4. Social media. More than ever social media is your calling card. Make sure the presentation and content is consistent with the professional image you are selling. Study the presentation and habits of others that you admire. See what they do and more importantly don’t do. Then find your own voice.

Good social media presentation includes graphics and content but also encompasses online etiquette. That’s a whole subject unto itself but worth paying attention to because many of us will never meet in person but will make a lasting impression online with many.

Side note: If you are writing long posts, comments or messages on social media, try separating ideas into paragraphs by holding down the shift key and hitting enter or return. This will give you a line break without posting the comment and make it easier for people with short attention spans like me to read.

5. Branding. This can mean everything from getting a professional logo to unifying your message across all your platforms. If you are using your name as your business (which I prefer as a composer since you are selling “you” more than anything), then have an email that isn’t something like “”. I’d also recommend having user names on social media that are as close to just your name as possible. When in doubt, picture yourself as a mega corporation and imagine getting an email from them.
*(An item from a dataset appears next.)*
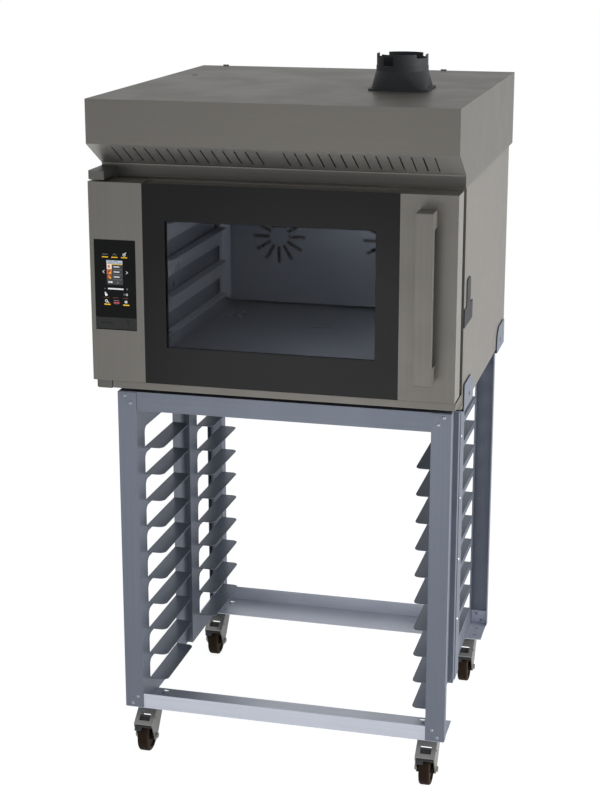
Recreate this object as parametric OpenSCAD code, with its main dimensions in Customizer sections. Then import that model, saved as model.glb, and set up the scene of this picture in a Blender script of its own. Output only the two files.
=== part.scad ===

6. Video. Video is an extremely effective way to present yourself but do your best to present the best quality footage possible. No shaky or dimly lit cell phone footage if it can be avoided and it certainly can. Hire a professional camera person to film your next session. Buy a decent lamp for filming podcasts or other self produced footage.

YouTube and Instagram videos are some of the most consumed content out there and the better the footage looks, the better your message will be received. Film more that you think you’ll need and sort through it later. Just look at that Quincy documentary and imagine it without all the footage he had of every stage in his life. You’re going to need it when they make a movie about your life.

Personally, I’m of the opinion that if your content (whether it be video or photos) doesn’t present you in a highly professional light, then don’t use it. I’m not saying “don’t post bad photos of yourself” because that’s obvious. I’m saying “don’t allow photos or video of yourself to be used that aren’t of the same quality you would expect from a professional or a celebrity”. There is a difference.

7. The extra mile. Find ways to present yourself that haven’t been done before. This is the most important step but also the most mysterious. Whatever you do, aim to stand out from the crowd in a positive way. It’s good to be different but don’t go so far down that road that you alienate people. Unless that’s your goal.

That was a bit of a long one so if you’re still with me, thanks for reading and I hope this is of some use to you. I will crawl back in my cave now and see you on the other side.